Safed Spirituality: Rules of Mystical Piety, the Beginning of Wisdom

Safed Spirituality: Rules of Mystical Piety, the Beginning of Wisdom

Safed Spirituality: Rules of Mystical Piety, the Beginning of Wisdom

Safed Spirituality: Rules of Mystical Piety, the Beginning of Wisdom

Excerpt

Following centuries of flourishing social, cultural, and religious life in Spain, the Jews of that country were expelled in the year 1492. The Expulsion represented the culmination of a century of deteriorating relations between Jews and Christians. From the Iberian Peninsula tens of thousands of Jews seeking refuge migrated to the Muslim countries of North Africa, to Italy and to various parts of the Ottoman Empire. It was the Ottomans who actively welcomed the Jews of Spain.
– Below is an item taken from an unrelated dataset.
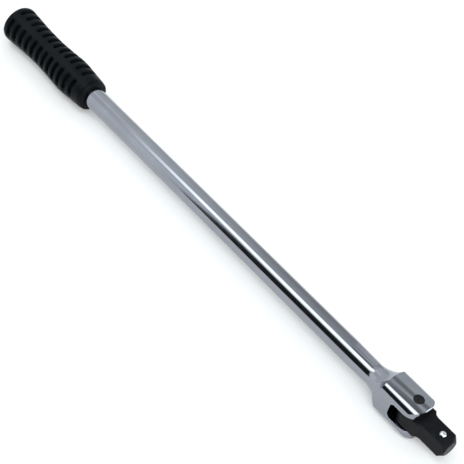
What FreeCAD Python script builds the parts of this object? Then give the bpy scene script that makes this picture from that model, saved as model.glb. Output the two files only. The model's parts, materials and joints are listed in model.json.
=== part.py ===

The Sultan Bayazid II is reported to have been pleased to receive the Sefardim (Spanish and Portugese Jews and their descendants) into his midst, and is alleged to have said of the Spanish king Ferdinand: "Can you call such a king wise and intelligent? He is impoverishing his country and enriching my kingdom." The exiles settled in the large cities of Constantinople, Salonika, Adrianople, and Nicopolis, as well as in numerous smaller towns across the empire. Whereas those in each of the large centers founded various synagogue communities named after the town or region from which they had come, Jews in the smaller localities tended to organize around one general congregation.

On the whole, the exiles thrived and enjoyed economic prosperity. The sentiment allegedly expressed by Bayazid concerning the enrichment of his empire by the Sefardim was not without foundation. The exiles brought with them valuable talents and expertise. Some served as courtiers of the sultan, while others became physicians, bankers, and diplomats.